A reply and/ or rejoinder thereto shall be filed within one week from
the date of the receipt of the copy of the objection. The parties shall
file their respective documents within one week thereafter. Such
documents should be supported by affidavits. Both the parties shall
be entitled to inspect such documents and filed their responses thereto
within one week thereafter. The parties shall file the written
submissions filed before this Court together with all charts before the
learned Special Judge, Special Court within eight weeks from date.
(viii) The learned Judge, Special Court shall allow the parties to make brief
oral submissions with pointed reference to their written submissions.
Such hearing in the peculiar facts and circumstances of this case
should continue from day to day.
(ix) The learned Judge, Special Court while hearing the matter in terms of
this order shall also consider as to whether the auction sale should be
confirmed or not. It will also be open to the learned Judge, Special
Court to pass an interim order or orders, as it may think fit and proper,
in the event any occasion arises therefor.
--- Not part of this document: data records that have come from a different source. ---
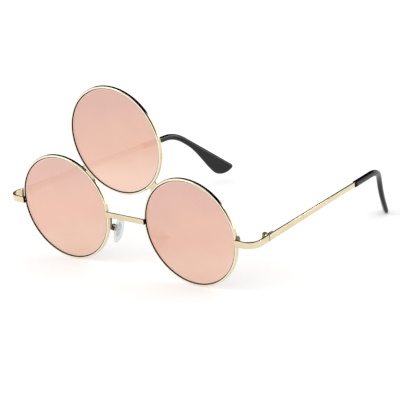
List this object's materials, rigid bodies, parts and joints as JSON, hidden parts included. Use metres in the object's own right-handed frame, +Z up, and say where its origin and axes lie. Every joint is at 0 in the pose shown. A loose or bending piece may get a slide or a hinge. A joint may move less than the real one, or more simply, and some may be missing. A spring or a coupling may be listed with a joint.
{
  "type": "round sunglasses",
  "caption": "Metal-framed round sunglasses with an extra round lens above the bridge, mirrored pink lenses, folding temples and rocking nose pads.",
  "frame": {"origin": "on the table, at the middle of the footprint of the open pair, which stands on the bottoms of its lower rims and on the left temple tip", "axes": "+X towards the wearer's left, +Y from the front back towards the ears, +Z up. The front leans forward by about 7 degrees"},
  "size_m": [0.1432, 0.1476, 0.0893],
  "materials": {
    "gold_plated_alloy": "polished pale gold plating",
    "gold_plated_screw": "pale gold plating, slightly dulled",
    "pink_mirror_lens": "flat plastic lens with a rose-pink mirror coating",
    "black_acetate": "glossy black",
    "clear_pad_plastic": "clear soft plastic"
  },
  "bodies": {
    "front": {"braze_left": "gold_plated_alloy", "braze_right": "gold_plated_alloy", "bridge": "gold_plated_alloy", "endpiece_left": "gold_plated_alloy", "endpiece_right": "gold_plated_alloy", "hinge_front_leaf_left": "gold_plated_alloy", "hinge_front_leaf_right": "gold_plated_alloy", "hinge_screw_left": "gold_plated_screw", "hinge_screw_right": "gold_plated_screw", "lens_left": "pink_mirror_lens", "lens_right": "pink_mirror_lens", "lens_top": "pink_mirror_lens", "pad_arm_left": "gold_plated_alloy", "pad_arm_right": "gold_plated_alloy", "pad_screw_left": "gold_plated_screw", "pad_screw_right": "gold_plated_screw", "rim_left": "gold_plated_alloy", "rim_lock_lower_left": "gold_plated_alloy", "rim_lock_lower_right": "gold_plated_alloy", "rim_lock_lower_top": "gold_plated_alloy", "rim_lock_screw_left": "gold_plated_screw", "rim_lock_screw_right": "gold_plated_screw", "rim_lock_screw_top": "gold_plated_screw", "rim_lock_upper_left": "gold_plated_alloy", "rim_lock_upper_right": "gold_plated_alloy", "rim_lock_upper_top": "gold_plated_alloy", "rim_right": "gold_plated_alloy", "rim_top": "gold_plated_alloy"},
    "temple_left": {"hinge_temple_leaf_left": "gold_plated_alloy", "temple_left": "gold_plated_alloy", "temple_tip_left": "black_acetate"},
    "temple_right": {"hinge_temple_leaf_right": "gold_plated_alloy", "temple_right": "gold_plated_alloy", "temple_tip_right": "black_acetate"},
    "nose_pad_left": {"nose_pad_left": "clear_pad_plastic"},
    "nose_pad_right": {"nose_pad_right": "clear_pad_plastic"}
  },
  "joints": [
    {"name": "temple_left_hinge", "type": "hinge", "parent": "front", "child": "temple_left", "pos_m": [0.06861, -0.05411, 0.02561], "axis": [-0.008, -0.0321, 0.9995], "range_deg": [0, 84.5]},
    {"name": "temple_right_hinge", "type": "hinge", "parent": "front", "child": "temple_right", "pos_m": [-0.06861, -0.05411, 0.02561], "axis": [-0.008, 0.0321, -0.9995], "range_deg": [0, 81]},
    {"name": "nose_pad_left_rock", "type": "hinge", "parent": "front", "child": "nose_pad_left", "pos_m": [0.0142, -0.0577, 0.01712], "axis": [0.0872, 0.9891, 0.1183], "range_deg": [-8, 8]},
    {"name": "nose_pad_right_rock", "type": "hinge", "parent": "front", "child": "nose_pad_right", "pos_m": [-0.0142, -0.0577, 0.01712], "axis": [-0.0872, 0.9891, 0.1183], "range_deg": [-8, 8]}
  ]
}
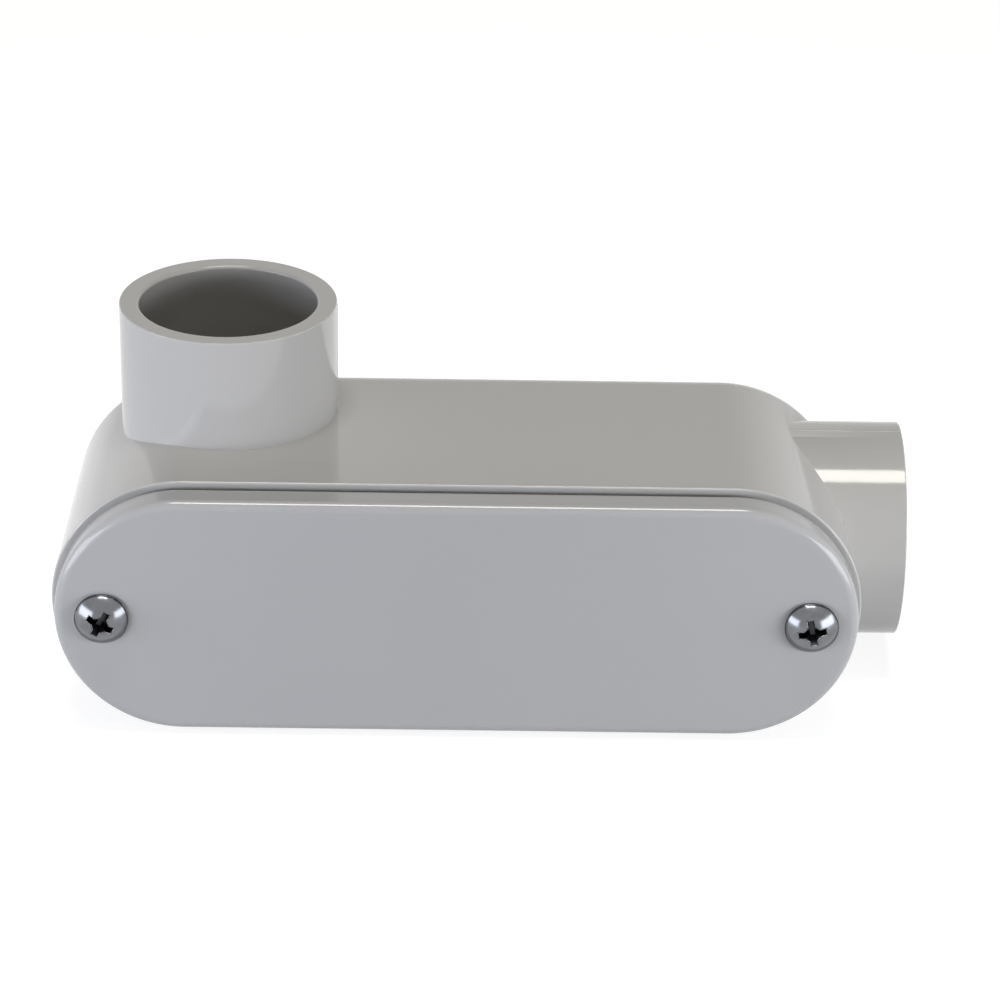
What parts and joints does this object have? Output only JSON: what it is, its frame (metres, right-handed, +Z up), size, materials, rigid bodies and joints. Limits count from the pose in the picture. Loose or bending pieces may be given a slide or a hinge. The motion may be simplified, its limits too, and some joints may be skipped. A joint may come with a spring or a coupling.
{
  "type": "conduit body",
  "caption": "Moulded PVC conduit body, L pattern: obround housing with side and end socket hubs, closed by a gasketed cover that pan head screws hold.",
  "frame": {"origin": "middle of the overall box, on the surface that the part rests on", "axes": "+X along the housing out of the end socket, +Z up out of the side socket, -Y out of the cover, +Y out of the flat back"},
  "size_m": [0.1287, 0.0528, 0.0569],
  "materials": {
    "moulded_pvc": "smooth moulded light grey PVC, glossy",
    "cover_pvc": "moulded light grey PVC, glossy",
    "gasket_foam": "matt black closed-cell rubber",
    "zinc_steel": "bright zinc-plated steel"
  },
  "bodies": {
    "housing": {"housing": "moulded_pvc"},
    "cover": {"cover": "cover_pvc", "gasket": "gasket_foam"},
    "screw_left": {"cover_screw_left": "zinc_steel"},
    "screw_right": {"cover_screw_right": "zinc_steel"}
  },
  "joints": [
    {"name": "cover_lift", "type": "slide", "parent": "housing", "child": "cover", "axis": [0, -1, 0], "range_m": [0, 0.06]},
    {"name": "screw_left_out", "type": "slide", "parent": "cover", "child": "screw_left", "axis": [0, -1, 0], "range_m": [0, 0.0125]},
    {"name": "screw_right_out", "type": "slide", "parent": "cover", "child": "screw_right", "axis": [0, -1, 0], "range_m": [0, 0.0125]}
  ]
}
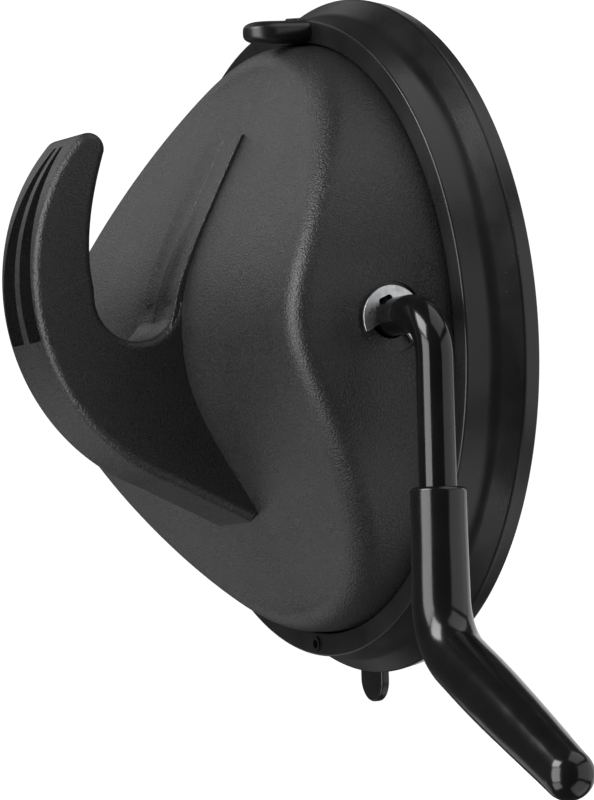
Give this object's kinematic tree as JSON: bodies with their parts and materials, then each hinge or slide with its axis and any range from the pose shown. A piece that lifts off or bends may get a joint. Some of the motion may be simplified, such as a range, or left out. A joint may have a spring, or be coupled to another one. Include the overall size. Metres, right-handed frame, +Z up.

(x) We would, however, request the learned Special Judge, Special Court
to complete the hearings of the matter, keeping in view of the fact that
auction sale in respect of the residential premises is being
consideration, as expeditiously as possible and not later than twelve
weeks from the date of the receipt of the copy of this order. Save and
except for sufficient or cogent reasons, the learned Judge shall not
grant any adjournment to either of the parties.
(xi) The learned Judge, Special Court shall take up the matter relating to
confirmation of the auction sale in respect of the commercial
properties immediately and pass an appropriate order thereupon
within four weeks from the date of receipt of copy of this order. If in
the meanwhile orders of assessment are passed by the Income Tax
Authorities, the Custodian shall be at liberty to bring the same to the
notice of the learned Special Court which shall also be taken into
consideration by the learned Judge, Special Court.
With the aforementioned observations and directions, these appeals
are allowed. The impugned judgments are set aside and the matter is
remitted to the learned Judge, Special Court for consideration of the matter
afresh. However, the parties shall bear their own costs.